Sharen tells me her children put her here two years before she wanted to come. I thought when I turned eighty, she says, but I am only seventy-eight, and they put me here anyway.  They didn’t want me living alone in my house. She has been in the retirement community a couple of weeks. She isn’t happy about it, but she smiles, talks about how she only eats her evening meals in the common dinning room. I would eat too much if I ate here all the time. Melinda once talked to her sisters about someday having to put me in a “home.” I will be a runner if you do, I told her. A runner is a resident who continually escapes the confines of assisted living and strikes out on his own, usually on foot, usually only making it a few blocks. I will make it all the way to Canada, I told her. She laughed.

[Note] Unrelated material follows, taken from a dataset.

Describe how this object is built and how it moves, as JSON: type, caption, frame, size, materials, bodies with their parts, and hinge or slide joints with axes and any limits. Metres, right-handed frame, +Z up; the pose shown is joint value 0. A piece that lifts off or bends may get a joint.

When you get old, your children can put you in places you don’t necessarily want to go.

Burt Lancaster and Kirk Douglas steal a train in Tough Guys.

Thing is, I don’t want to steal a train. Burt and Kirk steal the train because for them the train was their nest, who they were. I want to sit on the edge of the ocean with someone I love, wake up a three in the morning next to her. I want to ride my bicycle up the strand and sit under LAX. Watch the planes come in while the sun is rising. Maybe that’s too much like the great eastern terminal. I want to smell the coffee brewing. Maybe talk to God, and tell him he shouldn’t make it so hard on some people while making it all too easy on some others, that he seems to punish too many good but slow people and reward too many goons. But God is God, and I do enjoy this so much—this breathing thing.

I will smoke brisket this coming Saturday and read some poetry with a few friends. I have invited hundreds, but maybe a dozen or so will attend. But whatever, we will be a cutting edge or sorts, the living still. Of course that means making it to Saturday. Nothing is guaranteed.

Love,

Brady

9/29/2017

Googled Tim O’Brien last night and discovered he was born three days before I was born. We are both original boomers, along with Susan Sarandon who shares my birthday, which means nothing in any grand scheme of things, but then I’m not sure I believe in grand schemes. Tim ended up in Vietnam. I sat at a desk at the National Security Agency where I kept track of my time served in the navy on a homemade calendar attached on the side tray of the desk. I marked off each day like a prisoner keeping track of every moment he spent in his cell. Retrospectively, I had it easy. Still, I yearned to be somewhere else—one the road, in Crete, letting my hair grow long, just to be free.

I remember how the air tasted different the day I was released from active duty. I drove up to Maine with my first wife and new daughter to visit my aunt, just driving without having to log out. It was October and the Maine leaves were as brilliant as my new found liberty. I chopped wood one afternoon I was there, and chopping wood was the most wonderful thing I had done in years. I met a couple who had a cabin on a lake. They had bookshelves full of books. I picked up a copy of Kafka and read the beginning of “Metamorphosis.” Gregor Samsa wakes up to discover he has transformed into a giant insect. The poet seeks metaphor.

I met Tim O’Brien once in Boston. Tim knew my aunt. “Myra and I used to play poker,” he told me. I doubt he remembers me. He was reading from The Things They Carried that evening—about killing a man who was the enemy, but who was also just a man.

I heard Tim speak once at the Austin book fair. He talked about the nature of war, the mud of war, being bogged down in a field of shit, literal shit. Someone criticized him for taking the war personally, that there were grander and more abstract reasons for our being in Vietnam, for our going into Iraq, that transcend the personal. Then go there yourself, O’Brien answered. Get off your ass and go there yourself, and you will find out how personal it can be. The response should require no explanation, no further debate.

But then we do have patriots sitting at computer terminals guiding drones and killing people half way across the world. There is no courage required, no honor. At the end of the day, these remote killers drive home for supper.

How do you explain what is lost, the poet asks.

This morning I eat breakfast at a retirement community dinning hall and listen to the men at the table next to mine talk about the American and Italian army, something about two soldiers. From their age, I assumed they were WWII veterans, but they could be a little young for that war. Not many are left. I sip my coffee and think about the aging veterans of Vietnam.  I remember Tim O’Brien writing that he went to Vietnam because he didn’t have the courage not to. I understand.